When Landlords Should Hire a Real Estate Attorney
Real estate attorneys occupy a distinct role in the landlord services sector — separate from property managers, brokers, and general business counsel — with jurisdiction-specific expertise in landlord-tenant law, lease enforcement, eviction procedure, and real property transactions. This page maps the scenarios, decision thresholds, and professional qualifications that define when attorney engagement moves from optional to operationally necessary for landlords managing residential or commercial rental property in the United States.
Definition and scope
A real estate attorney, in the landlord context, is a licensed legal professional whose practice includes landlord-tenant law, real property transactions, lease drafting and interpretation, and compliance with applicable housing codes. The scope of representation ranges from transactional work — purchase agreements, title review, closing — to adversarial proceedings including eviction litigation, habitability disputes, and fair housing defense.

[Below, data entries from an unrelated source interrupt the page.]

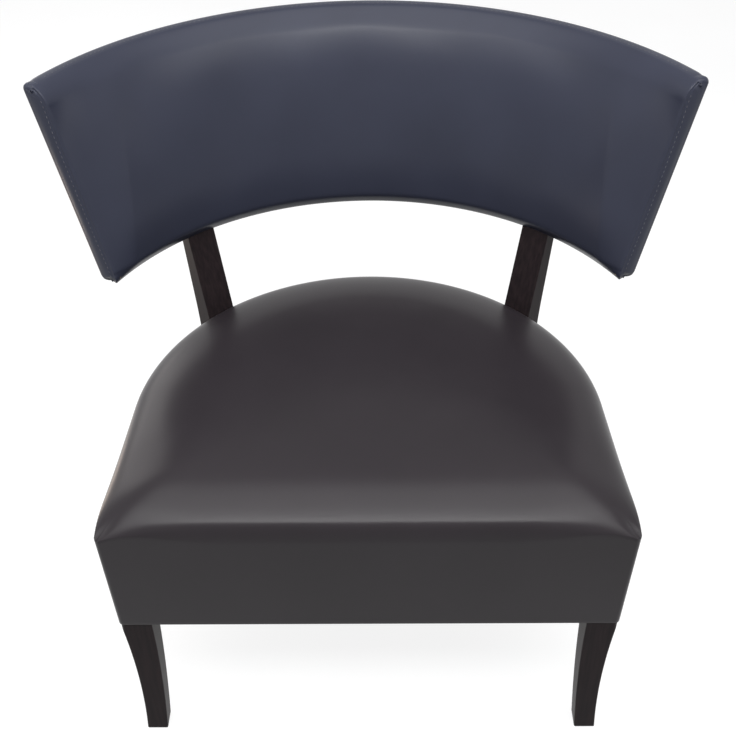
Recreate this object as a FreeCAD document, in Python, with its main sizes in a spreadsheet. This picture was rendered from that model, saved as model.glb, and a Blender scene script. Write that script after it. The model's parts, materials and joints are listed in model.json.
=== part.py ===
"""Low upholstered lounge chair with a curved, raked back on two stiles and a D-shaped seat.

The chair faces -Y, stands on z = 0, and its origin is at the middle of its base.
Sizes are millimetres and degrees. Three local frames are used, each upright:
the seat frame starts at the middle of the seat's front face, with +Y to the rear;
the back frame has its Z axis on the axis of the back's cone, with +X to the rear;
the leg frame is the back frame turned to the right-hand rear leg, with +X outwards through it.
"""
import FreeCAD, Part
import math
import os

import Sketcher

os.makedirs("parts", exist_ok=True)
doc = FreeCAD.newDocument("lounge_chair")

# Driving dimensions
DIMENSIONS = {
    # seat outline and heights
    "seat_half_width": 315,
    "seat_rim_inset": 10.5,
    "seat_rim_centre": 214,
    "apron_bottom": 227,
    "apron_tuck": 5.4,
    "seat_edge_height": 379,
    "seat_crown": 50,
    "apron_corner": 6,
    "vinyl": 1.2,
    # seat frame
    "frame_inset": 7,
    "rail_thickness": 24,
    "rail_height": 88,
    "rail_joint_angle": 33,
    "dust_cover": 0.8,
    "deck_cloth": 0.8,
    "strap_thickness": 1.4,
    "strap_width": 50,
    "strap_ramp": 4,
    "long_strap_pitch": 92,
    "cross_strap_pitch": 90,
    "first_cross_strap": 88,
    "block_reach": 89,
    "block_height": 44,
    "splice_length": 92,
    "splice_thickness": 26,
    # front legs
    "leg_top_width": 39,
    "leg_foot_width": 27.5,
    "leg_bow": 5,
    "leg_front_bow": 1,
    "leg_foot_set_in": 4.5,
    # rear legs with their stiles
    "stile_azimuth": 40,
    "stile_width": 42,
    "stile_set_back": 14,
    "stile_start_height": 396,
    "stile_low_depth": 32,
    "stile_head_drop": 30,
    "stile_ease": 0.55,
    "leg_housing": 7.5,
    "leg_waist_depth": 43,
    "leg_waist_height": 237,
    "leg_sweep": 46,
    "leg_foot_depth": 28,
    "rear_foot_width": 29,
    "sweep_front_radius": 690,
    "sweep_rear_radius": 1250,
    "lift_front_radius": 580,
    "lift_rear_radius": 880,
    "leg_edge_round": 2,
    # back
    "back_axis_lead": 28,
    "back_set_out": 32,
    "back_bottom": 509,
    "back_top": 775,
    "back_rake": 14.7,
    "back_half_angle": 65.5,
    "back_thickness": 37,
    "back_crown": 6,
    "back_foam": 10,
    "board_thickness": 8,
    "board_rise": 7,
    "board_drop": 12,
    "board_end_gap": 8,
    "back_rail_height": 42,
    "end_post_width": 30,
    "top_roll": 28,
    "bottom_roll": 12,
    "rear_round": 8,
    "end_round": 6,
    "seam_from_rear": 24,
    "seam_under": 18,
    "boxing_turn": 5,
    # fasteners and feet
    "glide_height": 3,
    "glide_radius": 10,
    "nail_radius": 1.2,
    "nail_length": 14,
    "dowel_radius": 5,
    "dowel_length": 50,
    "dowel_spacing": 44,
    "bolt_radius": 4,
    "leg_bolt_length": 48,
    "bolt_head_radius": 6.5,
    "bolt_head_height": 8,
    "washer_radius": 9,
    "washer_thickness": 1.6,
    "leg_bolt_spacing": 44,
    "insert_radius": 6,
    "insert_length": 20,
    "corner_bolt_length": 75,
    "nut_radius": 7.5,
    "nut_height": 6.5,
    "screw_radius": 2.2,
    "screw_length": 40,
    "board_screw_length": 22,
    "stile_bolt_radius": 3,
    "stile_bolt_spacing": 110,
    "tee_nut_radius": 9,
    "tee_nut_flange": 1.6,
    "fit_clearance": 0.6,
}

sheet = doc.addObject("Spreadsheet::Sheet", "dims")
for row, (alias, size) in enumerate(DIMENSIONS.items(), start=1):
    sheet.set(f"A{row}", alias.replace("_", " "))
    sheet.set(f"B{row}", str(size))
    sheet.setAlias(f"B{row}", alias)
doc.recompute()


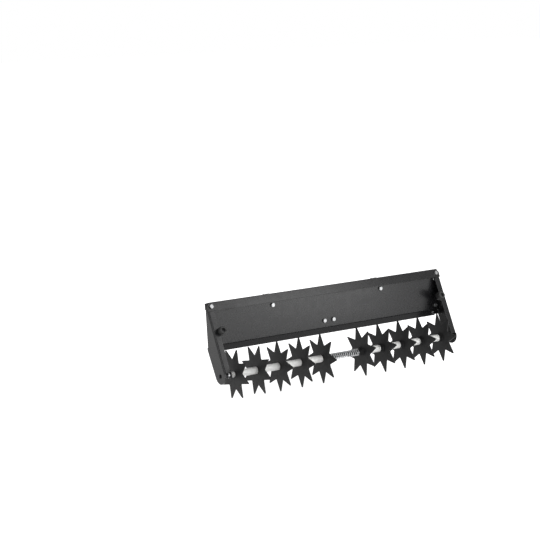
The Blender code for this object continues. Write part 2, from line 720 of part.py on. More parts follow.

Licensure is governed at the state level. Every state bar association sets admission requirements through its own rules of professional conduct; the American Bar Association publishes a model framework (ABA Model Rules of Professional Conduct), but compliance standards are state-specific. Attorneys who focus on landlord-tenant matters often carry additional familiarity with local housing court procedure, rent stabilization ordinances, and municipal housing codes that vary by jurisdiction.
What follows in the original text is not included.